|Publication number||US6865907 B2|
|Application number||US 09/812,558|
|Publication date||Mar 15, 2005|
|Filing date||Mar 21, 2001|
|Priority date||Apr 7, 2000|
|Also published as||US20010047664|
|Publication number||09812558, 812558, US 6865907 B2, US 6865907B2, US-B2-6865907, US6865907 B2, US6865907B2|
|Inventors||John T. Andrews, Kenneth R. Whittinghill|
|Original Assignee||John T. Andrews, Kenneth R. Whittinghill|
|Export Citation||BiBTeX, EndNote, RefMan|
|Patent Citations (30), Referenced by (18), Classifications (8), Legal Events (5)|
|External Links: USPTO, USPTO Assignment, Espacenet|
This application claims the benefit of U.S. Provisional Patent Application Ser. No. 60/195,201, filed Apr. 7, 2000.
1. Field of the Invention
The present invention relates to vibrating jewelry, and more specifically, to vibrating, body-piercing jewelry, powered by a battery and operated by a small vibrating motor unit.
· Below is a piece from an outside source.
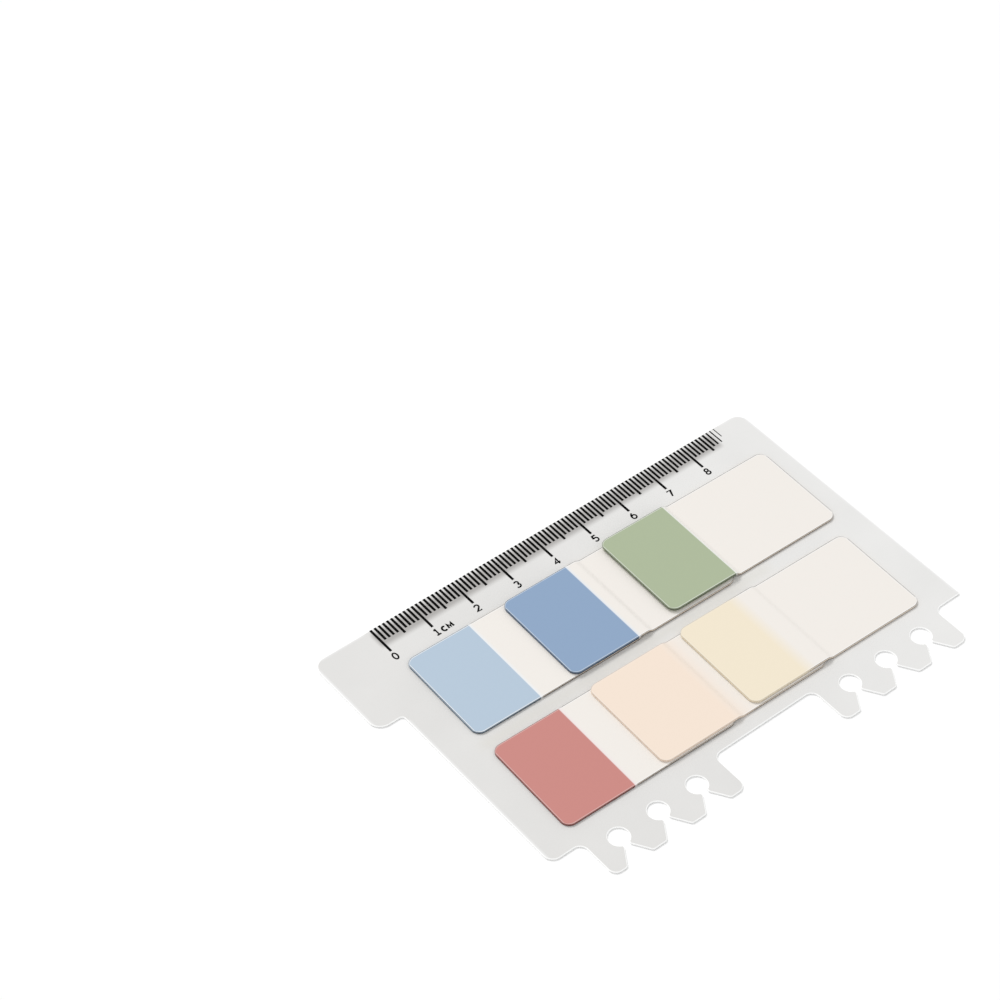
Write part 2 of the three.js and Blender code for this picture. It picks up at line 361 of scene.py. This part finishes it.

2. Description of Related Art
The history of body piercing jewelry goes back for centuries and has its roots in tradition and culture. There is a growing popularity among younger people to pierce areas of their body parts normally not visible to others. Such body parts include the navel, nipples, penis, scrotum, clitoris, genital labia, and other genital areas.
The following related patents illustrate and describe various types of illuminating jewelry and vibrating devices.
U.S. Des. Pat. No. 294,335, issued to James L. Gatsos on Feb. 23, 1988, illustrates an ornamental design for a necklace pendant circlet in the shape of a horse-shoe. U.S. Des. Pat. No. 394,412, issued to Carl Ralph Hanson on May 19, 1998, shows an ornamental design for a piece of body piercing jewelry, which is a crescent-shaped body having terminal ends.
U.S. Pat. No. 5,946,943, issued to Carl Ralph Hanson on Sep. 7, 1999, teaches a crescent-shaped body piercing jewelry inserted within a pierced body part. U.S. Pat. No. 4,719,544, issued to Robert M. Smith on Jan. 12, 1988, explains an electronic illuminated jewelry piece in the form of an earring. The jewelry piece comprises a housing with a plurality of fiber-optic strands.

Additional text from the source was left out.